Pastor Young is not saying there is a scientific basis for his sermon. Young suggests that an active sex life will force couples who are in stagnant marriages to re-examine their intimacy together.

“I think the church has allowed our culture to hijack sex from us and we’ve not spoken boldly, honestly and openly about it,” he preached in front of a luxe double bed draped in black-and-white linens. The talk was the climax of a series of sermons called Leaving Lust Vegas, which he says geared 5,000 couples up for a challenge that would light a fire in them to serve not only one another but God, too. “Sex is not a fix-all,” Mr. Young said Monday. “The beauty of this sexperiment is what’s going to happen around the bedroom. It’ll get stuff on the table that couples need to talk about - you can hide your anger, but if you’re having sex regularly, it forces you to deal with these issues.”

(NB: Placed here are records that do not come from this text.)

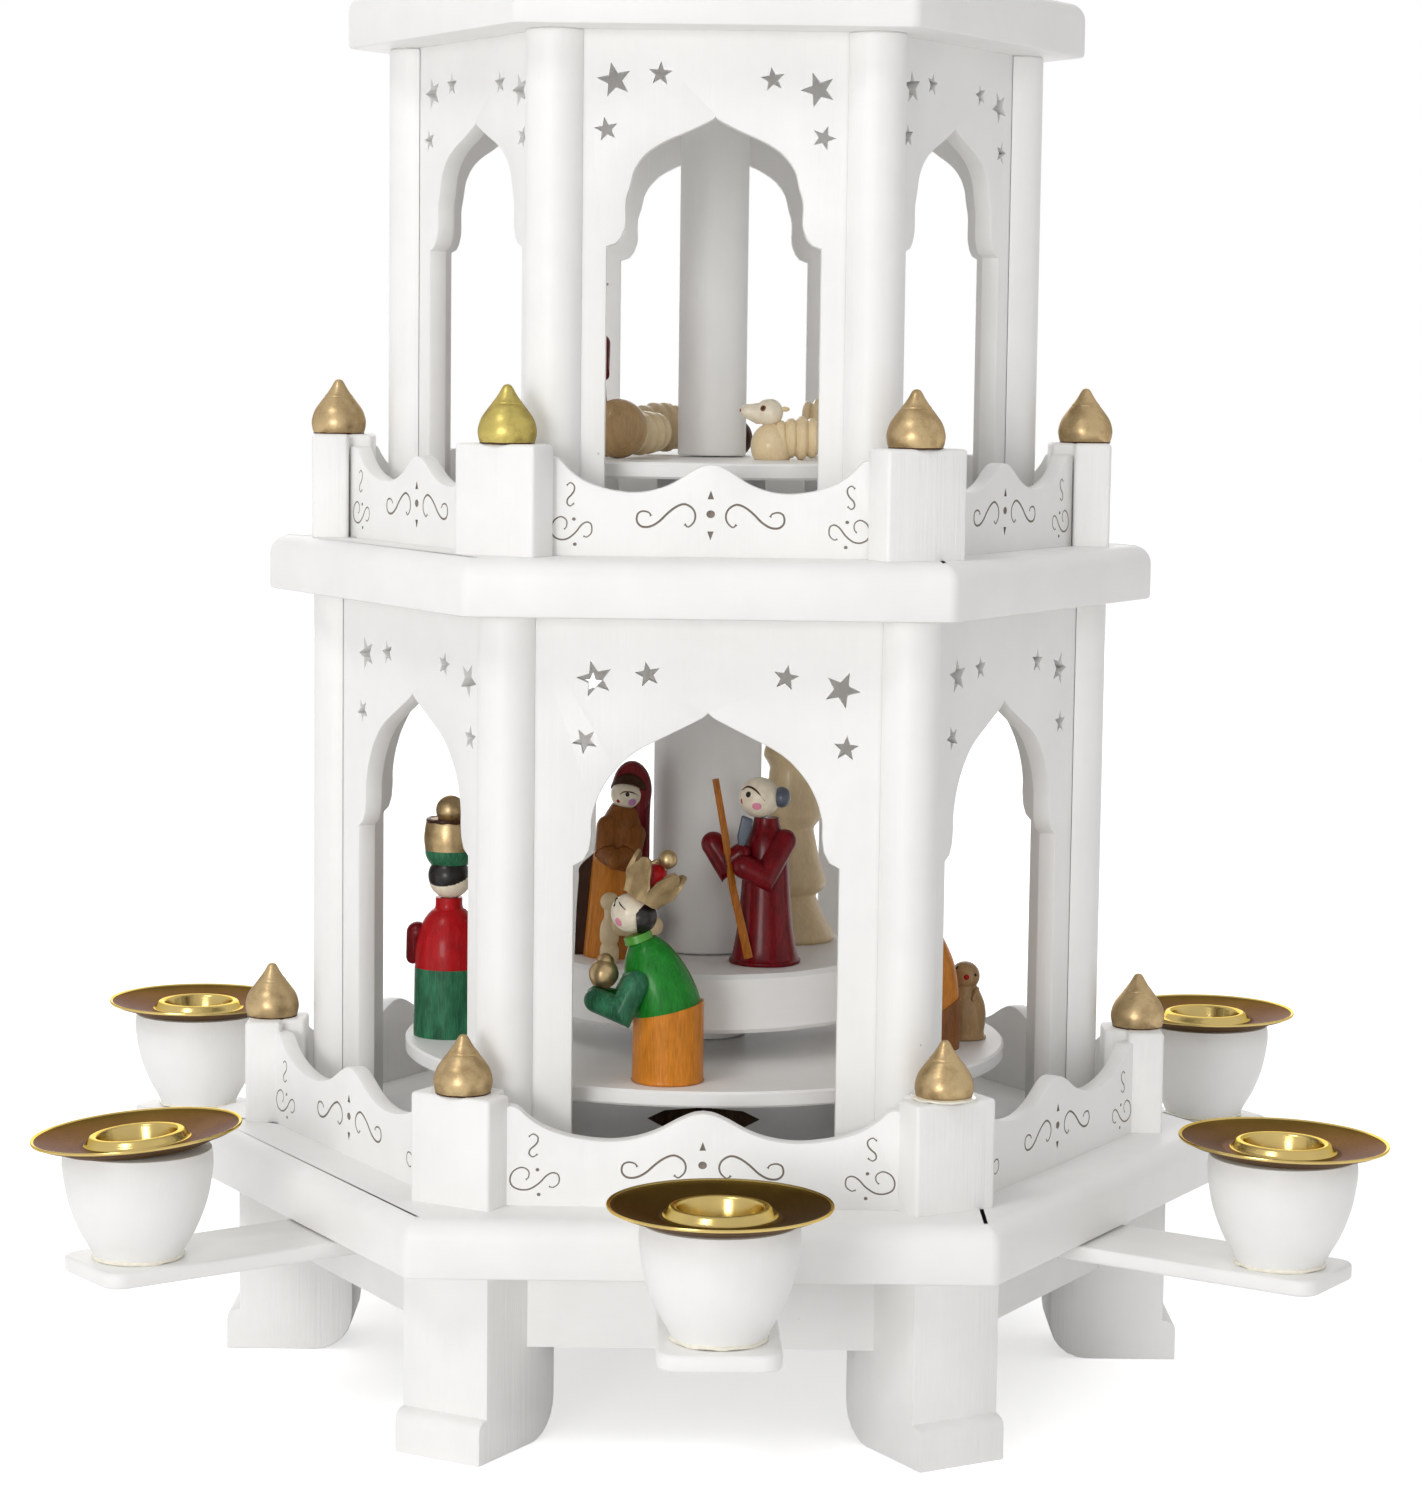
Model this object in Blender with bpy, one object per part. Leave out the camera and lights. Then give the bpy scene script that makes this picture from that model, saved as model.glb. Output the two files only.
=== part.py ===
"""Six-sided candle carousel of painted wood: three open storeys on six legs around a turning centre.

Metres, +Z up, standing on the floor at Z = 0, with the turning axis on Z and the front towards -Y.
The corners of the hexagon, with their legs, columns and posts, lie at 0, 60, 120 degrees and so on.
"""
from collections import namedtuple
import math

import bmesh
import bpy
from mathutils import Matrix, Vector

# General
SIDES = 6
SEAT_GAP = 0.0003
CUT_OVERRUN = 0.002
WELD_DISTANCE = 0.000001
SHARP_ANGLE = math.radians(40)

# Plates, from the base to the roof
PLATE_THICKNESS = 0.0126
PLATE_EDGE_ROUND = 0.0042
PLATE_CORNER_ROUND = 0.0026
ROOF_RADIUS = 0.0680
BASE_HOLE_RADIUS = 0.0135
BASE_HOLE_SIDES = 8

# Lower storey
LOWER_PLATE_RADIUS = 0.1251
LOWER_CLEAR_HEIGHT = 0.1262
LOWER_COLUMN_RING = 0.0870
LOWER_ARCH_HALF_WIDTH = 0.0288
LOWER_ARCH_SHOULDER = 0.0716
LOWER_ARCH_RISE = 0.0335
LOWER_POST_RING = 0.1019
LOWER_BOARD_APOTHEM = 0.0929
LOWER_DISC_RADIUS = 0.0713
LOWER_DISC_LIFT = 0.0209

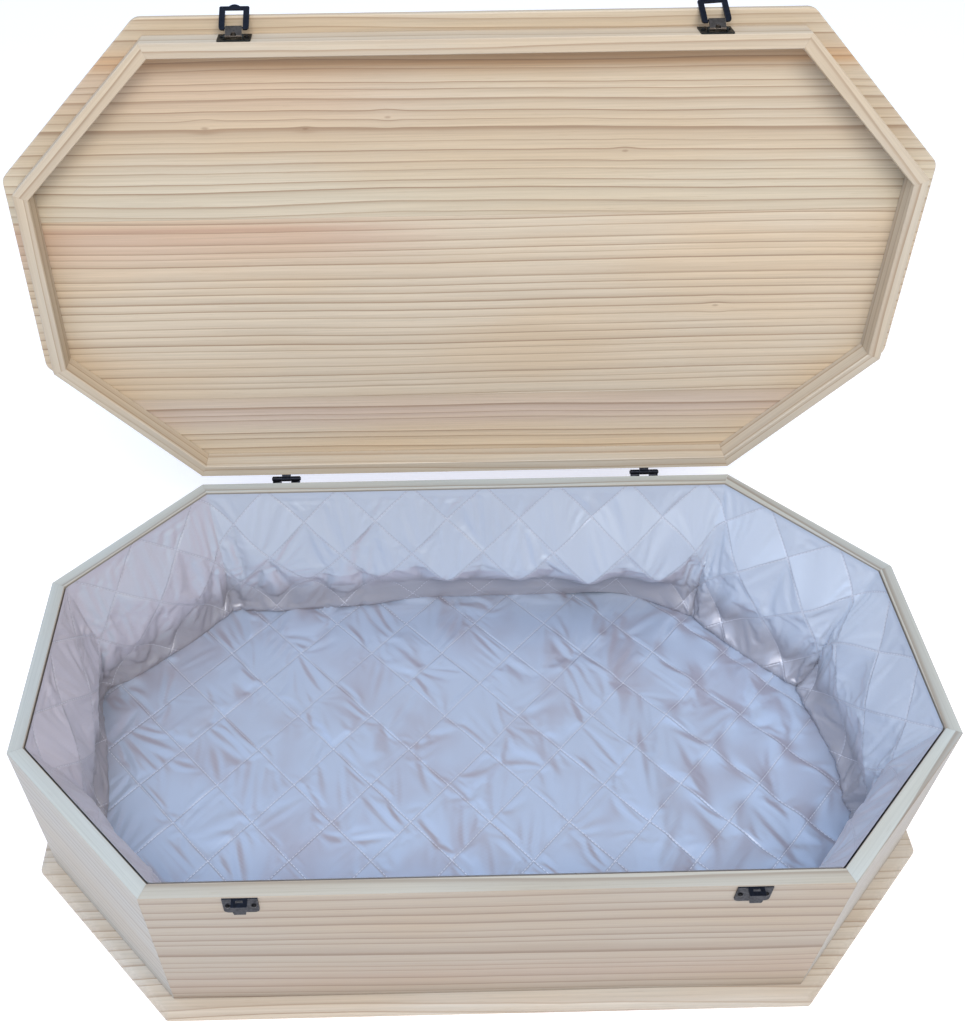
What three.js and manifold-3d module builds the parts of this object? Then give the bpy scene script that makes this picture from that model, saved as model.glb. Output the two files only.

Aside from the whole mortal sin to marriage stimulant about-face, what really bothers me about all this having sex for reasons other then the expression of love, affection, desire etc… is that in each case, the act is defined as ‘between a man and a woman’ and without being too blunt, I would suspect, ‘penetration to orgasm’ is the goal.

Now personally the most liberating political act I can come up with around sex is the freedom to discuss it openly, so kudos to Pastor Young and Global Orgasm day for starting the dialogue. But now, can we stop defining sex in terms of gender stereotypes, social roles, and specific acts? A person can become orgasmically happy (and thus contribute some random energy to stop the escalating tensions in Iran?) by themselves. So too can two men, or two women, or a woman and a boi, on and on to infinity.

If we’re going to make sex into a vehicle for social transformation, let’s invite everyone along for the ride, not just happily married heterosexuals, or people who want to unite the Masculine and the Feminine principles already.

Also, if you and your spouse are having serious marital problems, humping like bunnies is not going to fix it. It’s called break-up sex my evangelical friends, and we all do it.